Even if you take out the disputed iconographic items, the documentary pattern is not disturbed.

Roccabianco I don't know.

Single Ferrarese card
It's not just a single card. It belongs with the two Warsaw cards (Kaplan I, p. 109).

Same size? Same backs? What arguments?

Generally
Specifically for your 5x14 theory, it has serious implications.

Well, if an argument occurs, which seriously could place the Charles VI cards at the date 1450 as the deck, which was produced together with the allowance in Florence ... well, than one should seriously consider this point. For the moment one should simply wait for the argument.

The novelties in your report give optimism, that still more documents appear and will appear on the surface. That is, what we have worked for, raising the general interest, so it's success.

We've from Florence the message (.. I would love to now, where we got it from and to know, if this was really correct ...), that the Johannes the Baptist had 22 edificii in the year 1454. This can be "wrong message", this can be "just accident", but it also can have a logical context with a Tarot card edition with the same number.

If it were true, it basicly wouldn't change, that the Pierpont-Morgan-Bergamo-Tarocchi had probably 5x14 cards in its original form, and it also doesn't change the number 70 in a Ferrarese document of 1457.

For instance: The possibility, that they made 22 special cards in Florence for Florentian Trionfi decks and 14 in Milan and Ferrara at the same time exists ... it isn't really problematic. Later they made 41 special cards in Florence and 22 in Ferrara and Milan.

Inside the current 5x14-theory it's suggested as probable, that Florence made something new either in 1463 or after it. A Roman enthusiasm about Trionfi cards (really a good finding), especially from Florence, after 1473 has logic ... one of the Riario nephews became archbishop from Florence in 1473 with big festivity in Florence and the Riario loved playing cards.

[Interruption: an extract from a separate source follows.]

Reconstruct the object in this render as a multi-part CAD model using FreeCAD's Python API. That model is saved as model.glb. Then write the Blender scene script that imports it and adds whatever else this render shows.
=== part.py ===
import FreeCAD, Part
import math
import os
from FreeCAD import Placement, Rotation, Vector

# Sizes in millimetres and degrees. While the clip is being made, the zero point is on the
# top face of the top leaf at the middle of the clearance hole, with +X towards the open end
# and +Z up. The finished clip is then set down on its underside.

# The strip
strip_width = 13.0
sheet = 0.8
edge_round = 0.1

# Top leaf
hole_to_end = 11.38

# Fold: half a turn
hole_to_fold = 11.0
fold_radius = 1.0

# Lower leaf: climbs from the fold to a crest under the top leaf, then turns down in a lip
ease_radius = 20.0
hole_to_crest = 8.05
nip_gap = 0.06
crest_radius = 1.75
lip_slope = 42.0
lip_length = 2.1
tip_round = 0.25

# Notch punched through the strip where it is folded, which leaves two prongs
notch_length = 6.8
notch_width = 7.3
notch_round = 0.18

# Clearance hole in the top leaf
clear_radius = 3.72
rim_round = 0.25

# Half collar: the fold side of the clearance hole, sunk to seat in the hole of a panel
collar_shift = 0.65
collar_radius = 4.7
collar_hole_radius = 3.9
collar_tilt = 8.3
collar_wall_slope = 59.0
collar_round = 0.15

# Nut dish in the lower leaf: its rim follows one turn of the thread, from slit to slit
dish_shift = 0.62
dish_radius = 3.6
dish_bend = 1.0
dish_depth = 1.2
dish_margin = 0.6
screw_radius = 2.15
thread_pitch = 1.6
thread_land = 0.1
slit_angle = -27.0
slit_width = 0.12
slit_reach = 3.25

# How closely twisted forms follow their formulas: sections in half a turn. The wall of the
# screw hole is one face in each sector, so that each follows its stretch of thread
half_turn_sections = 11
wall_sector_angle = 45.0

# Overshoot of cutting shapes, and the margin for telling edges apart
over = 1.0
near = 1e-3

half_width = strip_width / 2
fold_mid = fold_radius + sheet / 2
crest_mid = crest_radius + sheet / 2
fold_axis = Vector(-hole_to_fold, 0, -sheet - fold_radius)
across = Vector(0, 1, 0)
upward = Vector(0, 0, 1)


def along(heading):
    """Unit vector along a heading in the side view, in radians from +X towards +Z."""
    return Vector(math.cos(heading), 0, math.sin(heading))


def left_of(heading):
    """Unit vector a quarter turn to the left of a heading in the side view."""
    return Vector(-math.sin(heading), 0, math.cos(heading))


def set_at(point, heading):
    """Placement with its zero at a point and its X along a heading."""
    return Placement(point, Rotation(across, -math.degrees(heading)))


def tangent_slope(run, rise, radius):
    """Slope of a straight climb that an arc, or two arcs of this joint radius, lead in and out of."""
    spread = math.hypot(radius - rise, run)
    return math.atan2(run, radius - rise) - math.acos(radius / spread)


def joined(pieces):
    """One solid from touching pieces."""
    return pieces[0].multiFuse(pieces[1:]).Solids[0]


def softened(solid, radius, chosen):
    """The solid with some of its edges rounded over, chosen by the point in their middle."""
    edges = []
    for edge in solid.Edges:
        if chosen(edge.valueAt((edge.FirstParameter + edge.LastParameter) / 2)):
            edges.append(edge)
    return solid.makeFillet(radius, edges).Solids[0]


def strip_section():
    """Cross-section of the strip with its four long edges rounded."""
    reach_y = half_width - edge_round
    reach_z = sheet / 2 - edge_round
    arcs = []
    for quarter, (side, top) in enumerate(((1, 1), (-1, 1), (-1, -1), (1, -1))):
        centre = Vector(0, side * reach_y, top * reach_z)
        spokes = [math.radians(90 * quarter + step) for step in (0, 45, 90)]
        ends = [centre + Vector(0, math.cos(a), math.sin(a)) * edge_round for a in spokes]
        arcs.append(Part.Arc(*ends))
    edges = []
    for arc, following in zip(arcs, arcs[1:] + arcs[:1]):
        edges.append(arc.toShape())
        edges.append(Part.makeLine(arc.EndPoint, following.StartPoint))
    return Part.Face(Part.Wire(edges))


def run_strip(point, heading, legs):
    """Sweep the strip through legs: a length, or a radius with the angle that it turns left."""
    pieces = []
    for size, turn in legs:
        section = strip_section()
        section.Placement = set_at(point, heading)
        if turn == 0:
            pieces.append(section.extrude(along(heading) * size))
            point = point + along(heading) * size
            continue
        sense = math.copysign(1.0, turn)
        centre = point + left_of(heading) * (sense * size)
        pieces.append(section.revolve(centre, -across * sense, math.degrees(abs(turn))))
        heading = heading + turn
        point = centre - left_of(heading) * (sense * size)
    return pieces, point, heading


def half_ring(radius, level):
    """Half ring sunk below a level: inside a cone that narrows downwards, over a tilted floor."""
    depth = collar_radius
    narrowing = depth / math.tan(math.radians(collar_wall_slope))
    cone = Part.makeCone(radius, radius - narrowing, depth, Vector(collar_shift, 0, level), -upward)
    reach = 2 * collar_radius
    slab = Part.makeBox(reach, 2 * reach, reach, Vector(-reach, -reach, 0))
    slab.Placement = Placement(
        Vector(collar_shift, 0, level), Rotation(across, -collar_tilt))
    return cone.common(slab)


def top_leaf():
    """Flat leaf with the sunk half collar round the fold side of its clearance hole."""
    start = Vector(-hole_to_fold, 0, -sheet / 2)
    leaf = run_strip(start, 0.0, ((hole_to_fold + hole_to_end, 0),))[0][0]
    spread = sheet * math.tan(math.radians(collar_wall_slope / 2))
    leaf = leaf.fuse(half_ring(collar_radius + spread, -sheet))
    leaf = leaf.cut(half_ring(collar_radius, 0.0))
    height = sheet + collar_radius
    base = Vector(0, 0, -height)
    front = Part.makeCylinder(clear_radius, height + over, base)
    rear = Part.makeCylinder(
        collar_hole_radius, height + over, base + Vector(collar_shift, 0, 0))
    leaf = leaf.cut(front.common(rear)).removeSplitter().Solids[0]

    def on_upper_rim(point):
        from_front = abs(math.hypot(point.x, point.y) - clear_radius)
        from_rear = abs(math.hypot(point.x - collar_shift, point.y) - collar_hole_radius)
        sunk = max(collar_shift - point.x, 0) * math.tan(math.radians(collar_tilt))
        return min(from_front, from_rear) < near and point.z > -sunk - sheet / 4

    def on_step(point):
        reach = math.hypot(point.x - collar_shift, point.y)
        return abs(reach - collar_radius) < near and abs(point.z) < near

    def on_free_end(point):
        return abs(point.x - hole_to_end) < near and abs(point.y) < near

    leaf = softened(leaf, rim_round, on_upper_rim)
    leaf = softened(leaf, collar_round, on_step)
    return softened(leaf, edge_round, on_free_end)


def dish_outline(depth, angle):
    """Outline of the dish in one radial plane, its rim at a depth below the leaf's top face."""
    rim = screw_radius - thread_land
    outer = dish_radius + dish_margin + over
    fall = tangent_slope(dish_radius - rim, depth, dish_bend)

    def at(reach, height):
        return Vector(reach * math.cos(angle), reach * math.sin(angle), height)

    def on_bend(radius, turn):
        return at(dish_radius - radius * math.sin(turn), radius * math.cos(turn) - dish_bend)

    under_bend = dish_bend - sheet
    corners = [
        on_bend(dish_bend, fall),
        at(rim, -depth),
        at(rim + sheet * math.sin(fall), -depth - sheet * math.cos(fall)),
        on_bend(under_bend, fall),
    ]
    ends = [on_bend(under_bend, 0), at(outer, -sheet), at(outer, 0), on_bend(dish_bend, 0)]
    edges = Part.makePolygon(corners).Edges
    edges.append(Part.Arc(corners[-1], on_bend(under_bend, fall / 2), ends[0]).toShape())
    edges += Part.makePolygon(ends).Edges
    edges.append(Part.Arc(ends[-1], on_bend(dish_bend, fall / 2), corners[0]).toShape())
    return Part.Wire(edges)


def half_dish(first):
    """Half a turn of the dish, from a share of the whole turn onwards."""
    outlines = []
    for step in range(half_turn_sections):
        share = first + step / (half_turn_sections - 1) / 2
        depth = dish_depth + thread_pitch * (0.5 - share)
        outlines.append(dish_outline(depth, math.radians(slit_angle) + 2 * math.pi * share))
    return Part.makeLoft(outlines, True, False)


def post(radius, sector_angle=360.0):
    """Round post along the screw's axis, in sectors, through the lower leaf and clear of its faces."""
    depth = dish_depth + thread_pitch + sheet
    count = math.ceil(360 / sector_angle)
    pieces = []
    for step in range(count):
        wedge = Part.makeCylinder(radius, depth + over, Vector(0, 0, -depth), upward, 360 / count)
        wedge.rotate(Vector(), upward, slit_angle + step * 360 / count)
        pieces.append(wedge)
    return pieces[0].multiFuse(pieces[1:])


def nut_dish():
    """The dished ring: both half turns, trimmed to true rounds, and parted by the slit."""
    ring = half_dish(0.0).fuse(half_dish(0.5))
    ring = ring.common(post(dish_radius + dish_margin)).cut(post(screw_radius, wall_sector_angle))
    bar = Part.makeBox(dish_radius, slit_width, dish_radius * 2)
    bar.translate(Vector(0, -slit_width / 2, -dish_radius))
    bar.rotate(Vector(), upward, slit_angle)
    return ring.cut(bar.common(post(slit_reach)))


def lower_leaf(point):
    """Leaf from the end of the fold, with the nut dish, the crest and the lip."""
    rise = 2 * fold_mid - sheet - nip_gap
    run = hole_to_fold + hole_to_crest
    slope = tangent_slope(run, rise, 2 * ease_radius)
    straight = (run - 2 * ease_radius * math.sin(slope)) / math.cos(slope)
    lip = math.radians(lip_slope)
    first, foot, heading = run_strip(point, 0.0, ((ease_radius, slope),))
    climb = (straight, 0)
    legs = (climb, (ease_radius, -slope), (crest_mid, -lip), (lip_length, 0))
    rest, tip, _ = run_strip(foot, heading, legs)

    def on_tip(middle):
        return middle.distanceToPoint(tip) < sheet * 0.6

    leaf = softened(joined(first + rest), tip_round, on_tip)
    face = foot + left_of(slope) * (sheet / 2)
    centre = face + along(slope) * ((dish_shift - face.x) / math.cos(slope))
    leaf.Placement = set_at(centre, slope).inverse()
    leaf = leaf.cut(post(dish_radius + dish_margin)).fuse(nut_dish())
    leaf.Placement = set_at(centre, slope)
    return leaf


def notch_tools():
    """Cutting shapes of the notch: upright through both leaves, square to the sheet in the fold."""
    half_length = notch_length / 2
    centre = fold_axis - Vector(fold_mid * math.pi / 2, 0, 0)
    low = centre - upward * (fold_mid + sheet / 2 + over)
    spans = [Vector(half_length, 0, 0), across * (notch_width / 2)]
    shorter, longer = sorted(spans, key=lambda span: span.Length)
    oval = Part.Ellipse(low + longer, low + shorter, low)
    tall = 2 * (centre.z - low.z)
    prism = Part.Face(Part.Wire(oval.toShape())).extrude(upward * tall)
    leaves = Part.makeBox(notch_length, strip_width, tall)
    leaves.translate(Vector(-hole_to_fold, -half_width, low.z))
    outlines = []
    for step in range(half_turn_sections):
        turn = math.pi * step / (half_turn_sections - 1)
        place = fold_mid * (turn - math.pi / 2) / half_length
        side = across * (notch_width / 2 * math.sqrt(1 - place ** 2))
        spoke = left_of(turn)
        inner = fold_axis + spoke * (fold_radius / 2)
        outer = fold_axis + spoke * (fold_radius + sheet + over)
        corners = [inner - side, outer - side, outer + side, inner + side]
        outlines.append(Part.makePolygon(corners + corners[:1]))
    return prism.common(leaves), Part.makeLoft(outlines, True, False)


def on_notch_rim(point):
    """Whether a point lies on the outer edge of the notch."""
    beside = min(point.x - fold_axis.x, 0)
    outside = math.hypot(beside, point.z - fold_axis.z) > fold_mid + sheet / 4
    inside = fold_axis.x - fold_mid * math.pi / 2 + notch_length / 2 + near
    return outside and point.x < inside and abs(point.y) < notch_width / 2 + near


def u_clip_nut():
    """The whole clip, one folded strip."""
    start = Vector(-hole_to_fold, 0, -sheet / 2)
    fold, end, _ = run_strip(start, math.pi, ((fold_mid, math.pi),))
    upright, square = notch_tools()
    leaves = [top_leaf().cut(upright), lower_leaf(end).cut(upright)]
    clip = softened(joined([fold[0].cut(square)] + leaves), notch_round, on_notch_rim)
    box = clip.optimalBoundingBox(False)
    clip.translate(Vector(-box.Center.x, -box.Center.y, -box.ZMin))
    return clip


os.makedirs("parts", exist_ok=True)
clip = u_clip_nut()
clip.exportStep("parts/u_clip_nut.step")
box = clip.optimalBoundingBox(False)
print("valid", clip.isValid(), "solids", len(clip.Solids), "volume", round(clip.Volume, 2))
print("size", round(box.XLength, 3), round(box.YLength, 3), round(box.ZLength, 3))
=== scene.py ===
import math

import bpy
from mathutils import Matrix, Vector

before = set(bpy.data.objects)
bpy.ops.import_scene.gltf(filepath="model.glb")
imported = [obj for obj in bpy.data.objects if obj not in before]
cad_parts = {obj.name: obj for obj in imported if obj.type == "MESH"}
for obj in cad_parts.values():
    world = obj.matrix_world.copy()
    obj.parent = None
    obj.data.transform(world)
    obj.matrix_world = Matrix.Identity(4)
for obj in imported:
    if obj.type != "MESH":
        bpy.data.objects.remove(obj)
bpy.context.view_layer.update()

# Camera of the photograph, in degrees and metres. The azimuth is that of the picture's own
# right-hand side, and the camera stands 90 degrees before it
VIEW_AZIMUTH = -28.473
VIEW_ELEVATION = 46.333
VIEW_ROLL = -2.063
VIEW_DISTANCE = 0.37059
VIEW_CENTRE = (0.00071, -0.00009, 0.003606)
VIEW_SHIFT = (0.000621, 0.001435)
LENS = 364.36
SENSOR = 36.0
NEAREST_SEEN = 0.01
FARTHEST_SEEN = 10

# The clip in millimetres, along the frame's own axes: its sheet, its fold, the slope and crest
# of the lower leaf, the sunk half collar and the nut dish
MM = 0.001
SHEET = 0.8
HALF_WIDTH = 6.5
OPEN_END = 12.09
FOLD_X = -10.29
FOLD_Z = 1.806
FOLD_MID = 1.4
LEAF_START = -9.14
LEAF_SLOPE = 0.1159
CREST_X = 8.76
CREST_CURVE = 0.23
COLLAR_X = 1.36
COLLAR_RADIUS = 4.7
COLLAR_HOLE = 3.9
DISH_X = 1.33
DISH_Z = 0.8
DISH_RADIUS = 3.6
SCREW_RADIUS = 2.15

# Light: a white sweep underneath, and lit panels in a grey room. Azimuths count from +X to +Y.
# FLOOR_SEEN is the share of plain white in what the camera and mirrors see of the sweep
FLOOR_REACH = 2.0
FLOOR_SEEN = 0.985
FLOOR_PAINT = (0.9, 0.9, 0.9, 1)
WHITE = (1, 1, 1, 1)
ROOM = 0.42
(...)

As Platina speaks about cards in his work around the middle 70's, one should assume that he speaks about Trionfi cards.
 

Huck

I'm a little confused, cause Ray Luberti gave earlier the information, that the theories around Giovanni del Ponte were brought up by Luciano Bellosi

... not by Cristina Fiorini.

http://www.fbsr.it/eng/pagine.php?s=&pg=280

This page (from Benetton, so likely by the influence of Ortalli) gives the impression, that it was made by Cristina Fiorini ... academic year, award 2002-2003

our page

http://trionfi.com/0/c/40/

mentions Luciano Bellosi as the origin for this thesis.

He has a Wikipedia entry:

http://it.wikipedia.org/wiki/Luciano_Bellosi

and from there it seems, that his related work was (?)

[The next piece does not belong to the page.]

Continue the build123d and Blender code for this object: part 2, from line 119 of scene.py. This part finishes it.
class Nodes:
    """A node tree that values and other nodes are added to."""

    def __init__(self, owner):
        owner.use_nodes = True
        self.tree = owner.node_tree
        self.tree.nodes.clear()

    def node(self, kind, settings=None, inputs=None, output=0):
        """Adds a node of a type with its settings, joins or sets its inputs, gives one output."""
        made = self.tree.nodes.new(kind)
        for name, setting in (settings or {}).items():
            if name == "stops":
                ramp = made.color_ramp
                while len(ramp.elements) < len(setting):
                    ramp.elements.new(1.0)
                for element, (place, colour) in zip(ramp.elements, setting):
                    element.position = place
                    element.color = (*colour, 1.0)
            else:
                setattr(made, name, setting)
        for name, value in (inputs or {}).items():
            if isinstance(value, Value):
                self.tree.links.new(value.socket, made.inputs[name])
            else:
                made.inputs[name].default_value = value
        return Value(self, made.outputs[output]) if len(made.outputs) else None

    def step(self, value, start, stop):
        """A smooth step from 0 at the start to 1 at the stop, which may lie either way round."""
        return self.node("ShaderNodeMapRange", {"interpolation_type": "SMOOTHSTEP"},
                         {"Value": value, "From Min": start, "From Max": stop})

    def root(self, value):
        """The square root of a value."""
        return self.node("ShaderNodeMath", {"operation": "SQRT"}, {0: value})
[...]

"Buffalmacco e il Trionfo della Morte", Torino 1975
 

Ross G Caldwell

Huck said:
I'm a little confused, cause Ray Luberti gave earlier the information, that the theories around Giovanni del Ponte were brought up by Luciano Bellosi

... not by Cristina Fiorini.

Not sure what you're confused about.

I *did* mention it, two days ago on the "Number 21" thread -
http://tarotforum.net/showthread.php?t=90572 (post #18)
("Cristina Fiorini" - in case you want to look up the name on the web) She finished a thesis under the direction of Ortalli, and won a prize for it. It developed Bellosi's theory that the Rothschild cards (in the Louvre) are from Florence and were painted by Giovanni dal Ponte. She studied the cards personally, and had help while in Paris from Thierry Depaulis. The most important thing they noticed (or the most convincing for me) was the Emperor's coin, which can only be the Florentine gold florin.

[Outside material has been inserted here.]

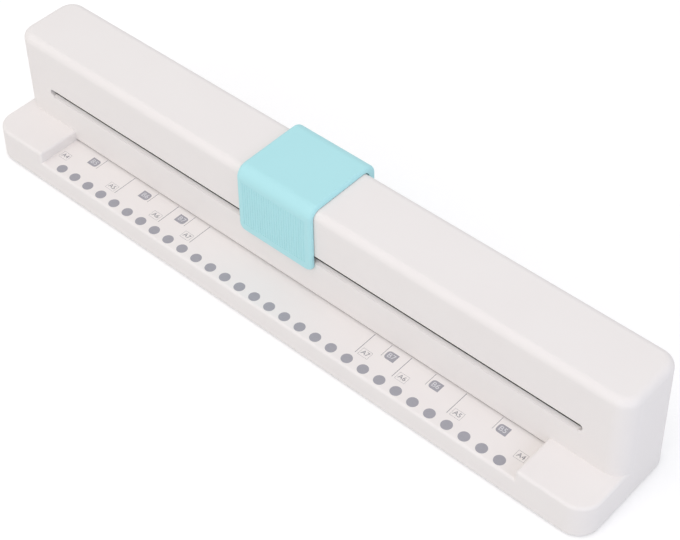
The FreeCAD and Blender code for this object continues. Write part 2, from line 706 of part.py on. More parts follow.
def grip():
    body = new_body("grip")
    outline = new_sketch(body, "YZ_Plane")
    polygon(outline, [("grip_front", "grip_low"), ("grip_front_in", "grip_low"),
                      ("grip_front_in + wall_lean", "grip_roof"), ("grip_rear_in", "grip_roof"),
                      ("grip_rear_in", "grip_low"), ("grip_rear", "grip_low"),
                      ("grip_rear", "grip_top"), ("grip_front + grip_lean", "grip_top")])
    pad(body, outline, "grip_length", symmetric=True)

    def long_edge(bounds, y, z):
        return near(bounds.XLength, "grip_length") and near(bounds.YMin, y) and near(bounds.ZMin, z)
    for y in ("grip_front_in + wall_lean", "grip_rear_in"):
        dress(body, "Fillet", "top_round + grip_gap", lambda bounds: long_edge(bounds, y, "grip_roof"))
    for y in ("grip_front + grip_lean", "grip_rear"):
        dress(body, "Fillet", "grip_bend", lambda bounds: long_edge(bounds, y, "grip_top"))
    dress(body, "Fillet", "grip_corner", lambda bounds: bounds.YLength > size("grip_wall") - 0.01
          and near(bounds.XLength, "0") and near(bounds.ZMax, "grip_low"))

    def rim(bounds):
        outside = (bounds.Center.y < size("grip_front + grip_lean") or near(bounds.YMin, "grip_rear")
                   or near(bounds.ZMax, "grip_top"))
        return outside and near(abs(bounds.XMax), "grip_length / 2") and near(bounds.XLength, "0")
    dress(body, "Fillet", "grip_round", rim)
    ridge = new_sketch(body, "YZ_Plane", "-(ridge_count - 1) * ridge_spacing / 2")
    polygon(ridge, [("ridge_foot - ridge_depth", "ridge_low"), ("ridge_foot + ridge_depth", "ridge_low"),
                    ("ridge_head + ridge_depth", "ridge_high"), ("ridge_head - ridge_depth", "ridge_high")])
    repeat(body, cut(body, ridge, "ridge_width", symmetric=True), "ridge_count", "ridge_spacing")
    for y, depth in (("grip_front_in + wall_lean", "grip_socket + wall_lean"),
                     ("grip_rear_in", "grip_socket")):
        socket = new_sketch(body, "XZ_Plane", y)
        rectangle(socket, "-tongue_length / 2 - hole_play", "slit_middle - sheet_thickness / 2 - hole_play",
                  "tongue_length / 2 + hole_play", "slit_middle + sheet_thickness / 2 + hole_play")
        cut(body, socket, depth, reverse=y != "grip_rear_in")
    place(body, "grip_rest")
    return body


def carriage_side(label, side):
    """A folded steel side: the tongue through the slit, and the plate that holds the axles."""
    body = new_body(label)
    tip = "grip_front_in - tongue_grip" if side == "-" else "grip_rear_in + tongue_grip"
    inner, outer = "pin_row %s side_inner" % (side or "+"), "pin_row %s side_outer" % (side or "+")
    low, fold = "slit_middle - sheet_thickness / 2", "slit_middle + sheet_thickness / 2"
    tongue = new_sketch(body, "YZ_Plane")
    rectangle(tongue, tip, low, outer, fold)
    pad(body, tongue, "tongue_length", symmetric=True)
    plate = new_sketch(body, "YZ_Plane")
    rectangle(plate, outer, low, inner, "side_top")
    pad(body, plate, "side_length", symmetric=True)
    holes = new_sketch(body, "XZ_Plane", "pin_row")
    circle(holes, "0", "roller_axle", "roller_bore")
    for sign in ("-", ""):
        circle(holes, sign + "wheel_place", "wheel_axle", "wheel_bore")
        circle(holes, sign + "spacer_place", "spacer_level", "rivet_diameter")
    cut(body, holes, "4 * side_outer", symmetric=True)
    place(body, "grip_rest")
    return body


def roller(label, diameter, bore, x, level):
    """A steel roller with a bore that runs on its axle."""
    body = new_body(label)
    sketch = new_sketch(body, "XZ_Plane")
    circle(sketch, "0", "0", diameter)
    circle(sketch, "0", "0", "%s + 2 * bearing_play" % bore)
    pad(body, sketch, "roller_width", symmetric=True)
    dress(body, "Chamfer", "tread_chamfer", lambda bounds: near(bounds.XLength, diameter))
    place(body, "grip_rest + %s" % x, "pin_row", level)
    return body


def press_roller_axle():
    body = new_body("press_roller_axle")
    tip = "side_outer + axle_head_thickness"
    revolve(body, "XY_Plane", "V_Axis",
            [("0", "-(%s)" % tip), ("axle_head / 2", "-(%s)" % tip), ("axle_head / 2", "-side_outer"),
             ("roller_bore / 2", "-side_outer"), ("roller_bore / 2", "side_outer"),
             ("axle_head / 2", "side_outer"), ("axle_head / 2", tip), ("0", tip)])
    place(body, "grip_rest", "pin_row", "roller_axle")
    return body


def rail_wheel_axles():
    axles = [rod("wheel_axle", "wheel_bore", "2 * side_outer", "grip_rest %s wheel_place" % sign,
                 "pin_row - side_outer", "wheel_axle", (0, 1, 0)) for sign in "-+"]
    return group("rail_wheel_axles", axles)


def spacer_rivets():
    """Two stepped spacers between the carriage's sides, with their ends riveted flat."""
    made = []
    for sign in "-+":
        x = "grip_rest %s spacer_place" % sign
        sleeve = rod("sleeve", "spacer_diameter", "2 * side_inner", x, "pin_row - side_inner",
                     "spacer_level", (0, 1, 0))
        stem = rod("stem", "rivet_diameter", "2 * side_outer", x, "pin_row - side_outer",
                   "spacer_level", (0, 1, 0))
        made.append(join("spacer", [sleeve, stem]))
    return group("spacer_rivets", made)


PIECES = [
    body_shell(), bottom_plate(), rubber_feet(), bottom_screws(), chip_door(), door_hinge_pins(),
    die_plate(), paper_stop(), guide_channel(), return_springs(), upper_rail(),
    end_bracket("end_bracket_left", "-"), end_bracket("end_bracket_right", ""),
    buffer("buffer_left", "-"), buffer("buffer_right", ""), frame_screws(), rail_screws(),
    grip(), carriage_side("carriage_side_front", "-"), carriage_side("carriage_side_rear", ""),
    roller("press_roller", "roller_diameter", "roller_bore", "0", "roller_axle"), press_roller_axle(),
    roller("rail_wheel_left", "wheel_diameter", "wheel_bore", "-wheel_place", "wheel_axle"),
    roller("rail_wheel_right", "wheel_diameter", "wheel_bore", "wheel_place", "wheel_axle"),
    rail_wheel_axles(), spacer_rivets(),
] + punch_pins()

doc.recompute()
for item in doc.Objects:
    if "Invalid" in item.State or "Error" in item.State:
        raise RuntimeError("%s failed: %s" % (item.Label, item.State))
for piece in PIECES:
    if piece.Shape.isNull() or not piece.Shape.isValid() or not piece.Shape.Solids:
        raise RuntimeError("%s has no valid shape" % piece.Label)
for piece in PIECES:
    piece.Shape.exportStep("parts/%s.step" % piece.Label)
    print(piece.Label, len(piece.Shape.Solids), round(piece.Shape.Volume))
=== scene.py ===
"""The looks of the thirty-hole punch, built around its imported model. Lengths are in millimetres until
they reach Blender; MM turns them to metres."""
import json
import math

import bmesh
import bpy
from mathutils import Matrix, Quaternion, Vector

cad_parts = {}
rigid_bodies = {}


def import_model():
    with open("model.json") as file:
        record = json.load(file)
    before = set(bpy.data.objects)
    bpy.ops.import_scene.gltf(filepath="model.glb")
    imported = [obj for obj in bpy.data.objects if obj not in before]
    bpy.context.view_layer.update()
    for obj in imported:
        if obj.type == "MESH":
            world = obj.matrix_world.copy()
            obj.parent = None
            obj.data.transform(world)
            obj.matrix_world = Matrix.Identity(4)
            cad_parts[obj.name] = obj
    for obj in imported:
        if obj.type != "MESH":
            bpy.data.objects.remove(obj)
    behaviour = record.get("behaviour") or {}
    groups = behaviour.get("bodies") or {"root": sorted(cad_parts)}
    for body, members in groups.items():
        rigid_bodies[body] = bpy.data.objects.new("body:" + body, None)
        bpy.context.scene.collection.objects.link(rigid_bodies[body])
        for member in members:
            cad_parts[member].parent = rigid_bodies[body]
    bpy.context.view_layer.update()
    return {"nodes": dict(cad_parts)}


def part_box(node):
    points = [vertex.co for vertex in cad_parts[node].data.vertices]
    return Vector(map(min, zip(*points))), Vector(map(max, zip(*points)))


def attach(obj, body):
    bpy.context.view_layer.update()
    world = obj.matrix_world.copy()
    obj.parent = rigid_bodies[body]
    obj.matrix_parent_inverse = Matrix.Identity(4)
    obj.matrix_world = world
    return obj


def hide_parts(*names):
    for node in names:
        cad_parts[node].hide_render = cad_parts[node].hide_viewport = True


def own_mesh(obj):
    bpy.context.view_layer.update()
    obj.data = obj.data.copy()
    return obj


for leftover in list(bpy.data.objects):
    bpy.data.objects.remove(leftover)

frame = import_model()
NODES = frame["nodes"]
MM = 0.001

Y = 1
Z = 2


def low(node, axis):
    """The lowest place of a node of the model along an axis, in millimetres."""
    return round(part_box(node)[0][axis] / MM, 3)


def high(node, axis):
    """The highest place of a node of the model along an axis, in millimetres."""
    return round(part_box(node)[1][axis] / MM, 3)


# Places that the looks share with the model
PIN_COUNT = 30
PIN_SPACING = 9.5
PIN_ROW = (low("return_springs", Y) + high("return_springs", Y)) / 2
SPRING_SEAT = low("return_springs", Z)
COLLAR_UNDER = high("return_springs", Z)
FLOOR_LEVEL = high("die_plate", Z)
DOOR_FRONT = low("chip_door", Y)
DOOR_UNDER = low("chip_door", Z)
WALL_FRONT = -9.2
PIN_PLACES = [(i - (PIN_COUNT - 1) / 2) * PIN_SPACING for i in range(PIN_COUNT)]
FEET = [(x, y) for x in (-165.1, 165.1) for y in (-21.8, 17.1)]
BOTTOM_SCREWS = [(x, y) for x in (-120.1, 0.0, 120.1) for y in (-24.3, 23.3)]
CHANNEL_SCREWS = [(x, PIN_ROW + y) for x in (-163.5, 163.5) for y in (-6.0, 4.0)]
BRACKET_SCREWS = [(x, PIN_ROW + y) for x in (-177.95, 177.95) for y in (-3.4, 3.4)]
RAIL_SCREWS = [(-177.95, PIN_ROW), (177.95, PIN_ROW)]


# The camera

CAMERA_STAND = Vector((367.62, -371.75, 554.41))
CAMERA_AIM = Vector((24.87, -2.0, 30.0))
CAMERA_LEAN = math.radians(-1.399)
LENS = 85.19
SENSOR_WIDTH = 36.0
NEAR_LIMIT = 0.05
FAR_LIMIT = 20.0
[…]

She published an article in The Playing Card, in Italian, in 2006, with a summary of her findings. Because of my interest in the subject and my independent view of the Florentine origin of the Charles VI (I also accept the Rothschild's being from Florence), Thierry insisted I write a response, which I did. Although supportive of some of her conclusions, I didn't agree with either the attribution to Giovanni, nor to very early dating she suggested (1420), based on that attribution (and other, vaguer, considerations).

Cristina and Ray probably know each other, through Ortalli. Ray probably knew of her research when he was talking with us.

http://www.fbsr.it/eng/pagine.php?s=&pg=280

This page (from Benetton, so likely by the influence of Ortalli) gives the impression, that it was made by Cristina Fiorini ... academic year, award 2002-2003

our page

http://trionfi.com/0/c/40/

mentions Luciano Bellosi as the origin for this thesis.

You can't rely on the short blurb from the Fondazione Benetton to fill you in on all the details!

He has a Wikipedia entry:

http://it.wikipedia.org/wiki/Luciano_Bellosi

and from there it seems, that his related work was (?)

"Buffalmacco e il Trionfo della Morte", Torino 1975

No, it was "Su alcuni disegni italiani tra la fine del Due e la metà del Quattrocento", in: Bollettino d'Arte, LXX, marzo-apr. 1985, pp. 1-42;
reproduced in a collection of his articles,
"Come un prato fiorito : studi sull'arte tardogotica", Milan, 2000.